Data supplied ::
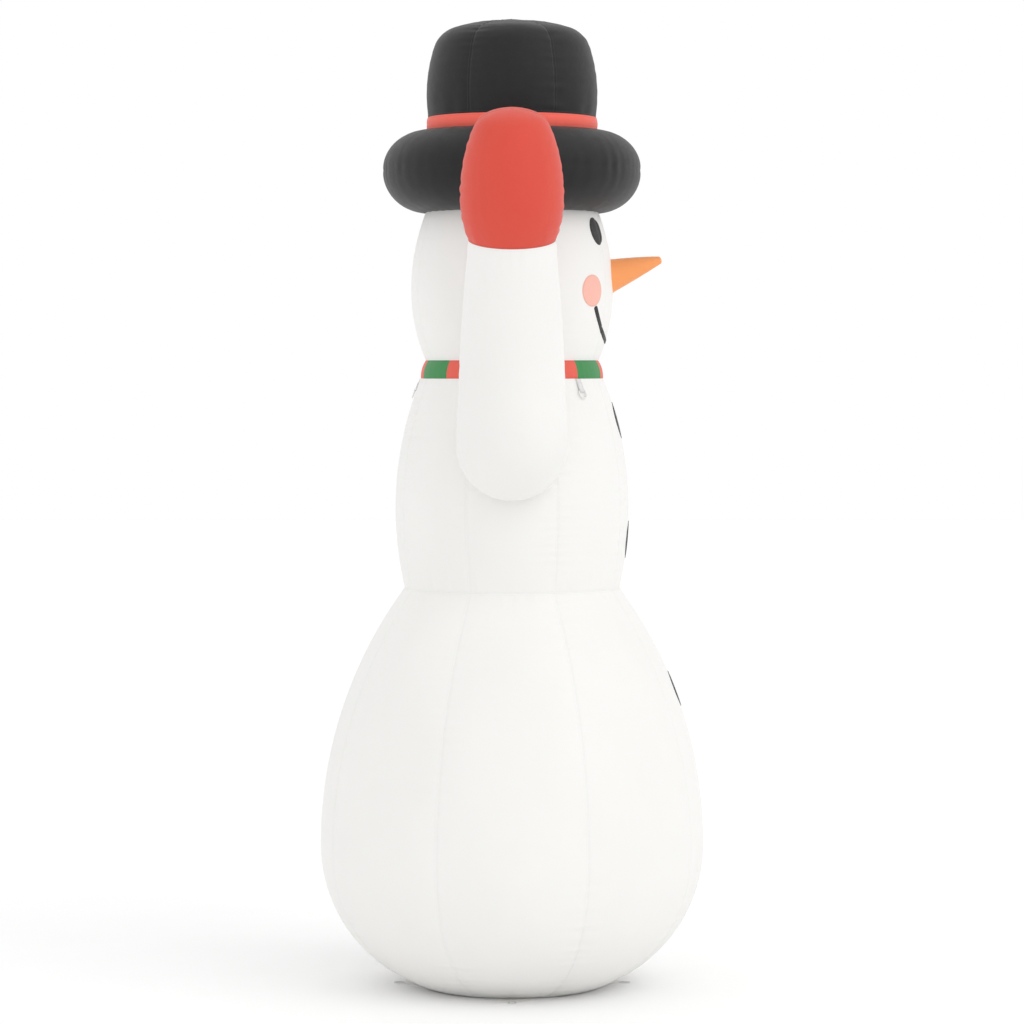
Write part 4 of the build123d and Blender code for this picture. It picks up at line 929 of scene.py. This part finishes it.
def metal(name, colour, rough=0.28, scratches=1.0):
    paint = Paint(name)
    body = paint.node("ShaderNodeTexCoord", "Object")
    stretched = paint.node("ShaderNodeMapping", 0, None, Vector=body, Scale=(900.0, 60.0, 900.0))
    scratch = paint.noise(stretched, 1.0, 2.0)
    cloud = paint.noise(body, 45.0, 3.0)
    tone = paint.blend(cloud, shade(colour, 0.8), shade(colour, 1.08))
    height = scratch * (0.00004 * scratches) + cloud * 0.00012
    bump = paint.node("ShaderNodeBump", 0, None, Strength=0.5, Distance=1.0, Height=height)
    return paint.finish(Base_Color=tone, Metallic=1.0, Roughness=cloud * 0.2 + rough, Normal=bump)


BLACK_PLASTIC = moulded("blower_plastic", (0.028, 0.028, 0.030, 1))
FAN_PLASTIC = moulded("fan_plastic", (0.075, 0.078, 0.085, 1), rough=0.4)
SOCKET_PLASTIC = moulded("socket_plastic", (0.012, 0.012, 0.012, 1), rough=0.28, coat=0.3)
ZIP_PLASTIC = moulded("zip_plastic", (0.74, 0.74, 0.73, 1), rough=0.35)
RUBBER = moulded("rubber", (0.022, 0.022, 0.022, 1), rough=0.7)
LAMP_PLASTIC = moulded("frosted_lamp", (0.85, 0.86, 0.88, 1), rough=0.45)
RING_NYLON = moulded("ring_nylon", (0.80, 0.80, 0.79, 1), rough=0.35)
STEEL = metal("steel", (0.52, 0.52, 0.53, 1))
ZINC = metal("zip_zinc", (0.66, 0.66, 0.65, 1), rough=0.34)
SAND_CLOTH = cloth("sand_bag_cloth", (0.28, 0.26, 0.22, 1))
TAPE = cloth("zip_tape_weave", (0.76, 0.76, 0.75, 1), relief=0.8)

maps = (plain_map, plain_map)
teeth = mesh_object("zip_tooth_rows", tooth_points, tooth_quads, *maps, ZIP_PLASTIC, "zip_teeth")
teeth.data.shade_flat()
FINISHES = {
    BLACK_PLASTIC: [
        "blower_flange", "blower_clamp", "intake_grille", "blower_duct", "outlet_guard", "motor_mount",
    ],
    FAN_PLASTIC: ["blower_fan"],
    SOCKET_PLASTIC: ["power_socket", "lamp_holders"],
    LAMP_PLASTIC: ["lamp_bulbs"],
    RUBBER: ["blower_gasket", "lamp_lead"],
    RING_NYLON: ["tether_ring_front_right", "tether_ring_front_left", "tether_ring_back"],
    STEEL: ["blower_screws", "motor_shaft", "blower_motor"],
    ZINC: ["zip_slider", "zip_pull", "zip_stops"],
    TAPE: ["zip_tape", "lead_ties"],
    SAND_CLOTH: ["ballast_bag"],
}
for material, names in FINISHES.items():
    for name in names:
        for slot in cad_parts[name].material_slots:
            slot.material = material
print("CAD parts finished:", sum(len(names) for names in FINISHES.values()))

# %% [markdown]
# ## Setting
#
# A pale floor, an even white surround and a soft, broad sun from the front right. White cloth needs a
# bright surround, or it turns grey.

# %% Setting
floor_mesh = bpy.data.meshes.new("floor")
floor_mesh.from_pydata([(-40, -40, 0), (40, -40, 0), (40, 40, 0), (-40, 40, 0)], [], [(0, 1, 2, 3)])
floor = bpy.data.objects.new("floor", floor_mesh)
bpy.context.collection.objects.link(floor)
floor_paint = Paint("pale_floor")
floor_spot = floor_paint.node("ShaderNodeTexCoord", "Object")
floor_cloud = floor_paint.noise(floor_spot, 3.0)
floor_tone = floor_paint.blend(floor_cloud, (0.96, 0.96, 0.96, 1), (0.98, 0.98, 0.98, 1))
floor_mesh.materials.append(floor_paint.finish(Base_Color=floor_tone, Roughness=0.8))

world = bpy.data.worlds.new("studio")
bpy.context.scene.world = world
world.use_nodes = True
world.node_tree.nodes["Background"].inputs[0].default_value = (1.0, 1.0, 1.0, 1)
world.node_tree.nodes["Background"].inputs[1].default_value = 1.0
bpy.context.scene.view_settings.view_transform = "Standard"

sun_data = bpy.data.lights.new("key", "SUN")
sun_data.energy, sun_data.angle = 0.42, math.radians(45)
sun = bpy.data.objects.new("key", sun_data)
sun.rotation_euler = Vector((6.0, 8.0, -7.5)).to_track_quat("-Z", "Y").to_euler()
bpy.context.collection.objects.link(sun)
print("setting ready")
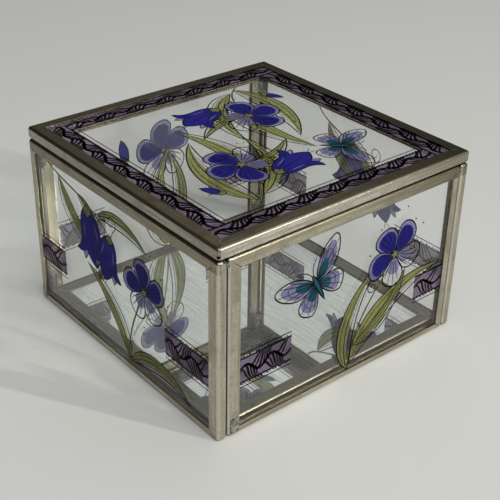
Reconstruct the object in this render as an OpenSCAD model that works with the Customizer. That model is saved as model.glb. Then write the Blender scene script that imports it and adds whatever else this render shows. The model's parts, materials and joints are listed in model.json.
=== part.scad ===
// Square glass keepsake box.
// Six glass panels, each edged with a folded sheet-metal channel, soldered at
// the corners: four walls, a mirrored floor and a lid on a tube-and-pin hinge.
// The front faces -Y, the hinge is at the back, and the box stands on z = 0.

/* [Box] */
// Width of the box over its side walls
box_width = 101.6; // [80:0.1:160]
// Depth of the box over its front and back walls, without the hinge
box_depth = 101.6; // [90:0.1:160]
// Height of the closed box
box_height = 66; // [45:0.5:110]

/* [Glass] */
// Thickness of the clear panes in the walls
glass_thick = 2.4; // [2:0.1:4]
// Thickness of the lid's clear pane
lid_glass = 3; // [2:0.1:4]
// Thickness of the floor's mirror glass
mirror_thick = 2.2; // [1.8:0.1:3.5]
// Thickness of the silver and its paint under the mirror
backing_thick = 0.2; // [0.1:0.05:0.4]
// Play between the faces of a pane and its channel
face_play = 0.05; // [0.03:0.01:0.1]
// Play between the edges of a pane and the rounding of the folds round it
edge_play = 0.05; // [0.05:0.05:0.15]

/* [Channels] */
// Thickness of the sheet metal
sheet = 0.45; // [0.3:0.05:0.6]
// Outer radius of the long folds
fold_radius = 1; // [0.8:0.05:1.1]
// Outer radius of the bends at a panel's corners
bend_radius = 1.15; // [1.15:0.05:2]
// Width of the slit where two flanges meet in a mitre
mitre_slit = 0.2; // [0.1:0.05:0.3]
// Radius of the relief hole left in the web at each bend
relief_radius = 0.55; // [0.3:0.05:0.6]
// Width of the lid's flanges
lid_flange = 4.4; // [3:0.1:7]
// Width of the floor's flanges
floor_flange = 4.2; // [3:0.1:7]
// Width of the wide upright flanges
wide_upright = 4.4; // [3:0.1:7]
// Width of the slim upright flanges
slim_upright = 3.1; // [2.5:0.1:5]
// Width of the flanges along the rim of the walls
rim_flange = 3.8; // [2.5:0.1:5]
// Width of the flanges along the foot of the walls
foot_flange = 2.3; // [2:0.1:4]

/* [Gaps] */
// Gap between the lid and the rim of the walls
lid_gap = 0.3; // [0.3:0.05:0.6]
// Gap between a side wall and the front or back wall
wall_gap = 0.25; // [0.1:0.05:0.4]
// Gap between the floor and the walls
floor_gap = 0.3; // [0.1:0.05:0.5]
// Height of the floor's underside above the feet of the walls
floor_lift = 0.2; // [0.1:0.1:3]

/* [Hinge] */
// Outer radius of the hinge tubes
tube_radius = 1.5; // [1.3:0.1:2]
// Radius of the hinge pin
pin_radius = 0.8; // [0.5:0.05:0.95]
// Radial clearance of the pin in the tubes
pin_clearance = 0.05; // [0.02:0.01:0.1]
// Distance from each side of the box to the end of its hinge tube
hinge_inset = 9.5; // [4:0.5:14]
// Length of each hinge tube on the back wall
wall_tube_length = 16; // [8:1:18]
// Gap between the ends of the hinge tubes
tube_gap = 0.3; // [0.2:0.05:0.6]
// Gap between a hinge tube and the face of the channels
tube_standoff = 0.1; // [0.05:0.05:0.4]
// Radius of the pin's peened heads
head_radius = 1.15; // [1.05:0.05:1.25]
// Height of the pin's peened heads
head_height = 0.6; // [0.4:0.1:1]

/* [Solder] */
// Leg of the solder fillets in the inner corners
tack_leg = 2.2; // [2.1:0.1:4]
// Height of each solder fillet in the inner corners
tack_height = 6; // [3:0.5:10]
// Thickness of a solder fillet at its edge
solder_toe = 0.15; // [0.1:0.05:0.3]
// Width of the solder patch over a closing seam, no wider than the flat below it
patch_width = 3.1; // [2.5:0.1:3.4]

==

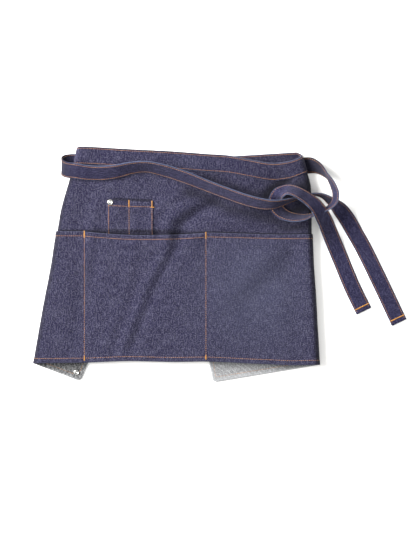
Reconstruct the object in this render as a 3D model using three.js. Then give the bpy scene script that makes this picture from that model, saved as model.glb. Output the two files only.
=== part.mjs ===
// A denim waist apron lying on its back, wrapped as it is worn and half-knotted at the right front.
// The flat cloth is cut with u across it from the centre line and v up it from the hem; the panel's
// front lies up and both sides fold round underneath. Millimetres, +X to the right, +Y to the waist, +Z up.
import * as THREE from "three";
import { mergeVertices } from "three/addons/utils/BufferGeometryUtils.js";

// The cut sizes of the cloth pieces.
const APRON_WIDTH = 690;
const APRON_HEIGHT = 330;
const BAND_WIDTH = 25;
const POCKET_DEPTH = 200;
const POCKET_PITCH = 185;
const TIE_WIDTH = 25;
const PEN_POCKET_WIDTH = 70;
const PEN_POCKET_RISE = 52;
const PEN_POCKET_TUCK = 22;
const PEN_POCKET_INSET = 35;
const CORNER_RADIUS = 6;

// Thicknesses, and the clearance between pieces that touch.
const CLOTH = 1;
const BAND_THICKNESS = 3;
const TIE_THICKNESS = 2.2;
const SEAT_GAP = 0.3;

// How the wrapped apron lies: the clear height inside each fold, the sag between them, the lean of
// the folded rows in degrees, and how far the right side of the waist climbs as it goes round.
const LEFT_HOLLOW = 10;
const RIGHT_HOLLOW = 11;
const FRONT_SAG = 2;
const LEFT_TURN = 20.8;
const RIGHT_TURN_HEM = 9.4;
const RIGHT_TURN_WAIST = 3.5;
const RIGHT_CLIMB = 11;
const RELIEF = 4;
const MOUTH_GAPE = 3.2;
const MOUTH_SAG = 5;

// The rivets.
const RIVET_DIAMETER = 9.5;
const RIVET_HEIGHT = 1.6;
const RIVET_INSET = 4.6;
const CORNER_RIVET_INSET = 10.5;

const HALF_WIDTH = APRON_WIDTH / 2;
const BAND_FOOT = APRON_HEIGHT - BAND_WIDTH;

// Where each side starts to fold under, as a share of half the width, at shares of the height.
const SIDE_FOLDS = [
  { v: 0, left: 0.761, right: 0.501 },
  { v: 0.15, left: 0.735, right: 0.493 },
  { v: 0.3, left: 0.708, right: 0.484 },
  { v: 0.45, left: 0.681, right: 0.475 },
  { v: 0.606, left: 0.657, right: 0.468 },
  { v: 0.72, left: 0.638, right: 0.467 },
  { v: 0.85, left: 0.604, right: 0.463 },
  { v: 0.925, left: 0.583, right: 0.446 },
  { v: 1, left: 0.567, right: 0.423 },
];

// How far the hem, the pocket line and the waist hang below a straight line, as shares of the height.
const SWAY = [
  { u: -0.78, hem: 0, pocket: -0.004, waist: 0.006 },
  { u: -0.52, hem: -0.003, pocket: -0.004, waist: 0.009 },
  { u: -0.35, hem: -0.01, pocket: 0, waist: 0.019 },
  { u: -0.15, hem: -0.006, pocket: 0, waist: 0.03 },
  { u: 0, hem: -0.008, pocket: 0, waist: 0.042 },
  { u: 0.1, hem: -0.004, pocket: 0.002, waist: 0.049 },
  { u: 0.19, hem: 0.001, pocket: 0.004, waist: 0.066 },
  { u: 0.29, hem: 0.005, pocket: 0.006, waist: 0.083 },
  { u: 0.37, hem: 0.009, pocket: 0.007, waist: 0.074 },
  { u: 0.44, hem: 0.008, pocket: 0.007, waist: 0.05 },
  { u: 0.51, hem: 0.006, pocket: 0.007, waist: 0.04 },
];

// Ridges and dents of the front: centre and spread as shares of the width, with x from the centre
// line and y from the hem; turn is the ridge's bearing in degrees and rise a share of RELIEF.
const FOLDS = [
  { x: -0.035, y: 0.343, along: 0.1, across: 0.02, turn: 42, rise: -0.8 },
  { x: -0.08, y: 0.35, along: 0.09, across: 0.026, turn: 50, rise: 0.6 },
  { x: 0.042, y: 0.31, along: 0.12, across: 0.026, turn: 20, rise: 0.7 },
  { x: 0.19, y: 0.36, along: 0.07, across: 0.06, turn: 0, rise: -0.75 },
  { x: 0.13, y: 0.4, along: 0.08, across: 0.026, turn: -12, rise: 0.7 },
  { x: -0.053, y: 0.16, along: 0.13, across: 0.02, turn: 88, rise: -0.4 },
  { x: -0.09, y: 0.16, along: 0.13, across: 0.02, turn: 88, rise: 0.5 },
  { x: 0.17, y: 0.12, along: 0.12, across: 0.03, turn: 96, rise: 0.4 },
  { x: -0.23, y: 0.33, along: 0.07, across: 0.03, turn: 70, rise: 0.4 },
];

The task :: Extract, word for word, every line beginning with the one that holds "Reconstruct the object in this render as an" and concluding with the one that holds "box_height = 66; // [45:0.5:110]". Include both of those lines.

Solution ::
Reconstruct the object in this render as an OpenSCAD model that works with the Customizer. That model is saved as model.glb. Then write the Blender scene script that imports it and adds whatever else this render shows. The model's parts, materials and joints are listed in model.json.
=== part.scad ===
// Square glass keepsake box.
// Six glass panels, each edged with a folded sheet-metal channel, soldered at
// the corners: four walls, a mirrored floor and a lid on a tube-and-pin hinge.
// The front faces -Y, the hinge is at the back, and the box stands on z = 0.

/* [Box] */
// Width of the box over its side walls
box_width = 101.6; // [80:0.1:160]
// Depth of the box over its front and back walls, without the hinge
box_depth = 101.6; // [90:0.1:160]
// Height of the closed box
box_height = 66; // [45:0.5:110]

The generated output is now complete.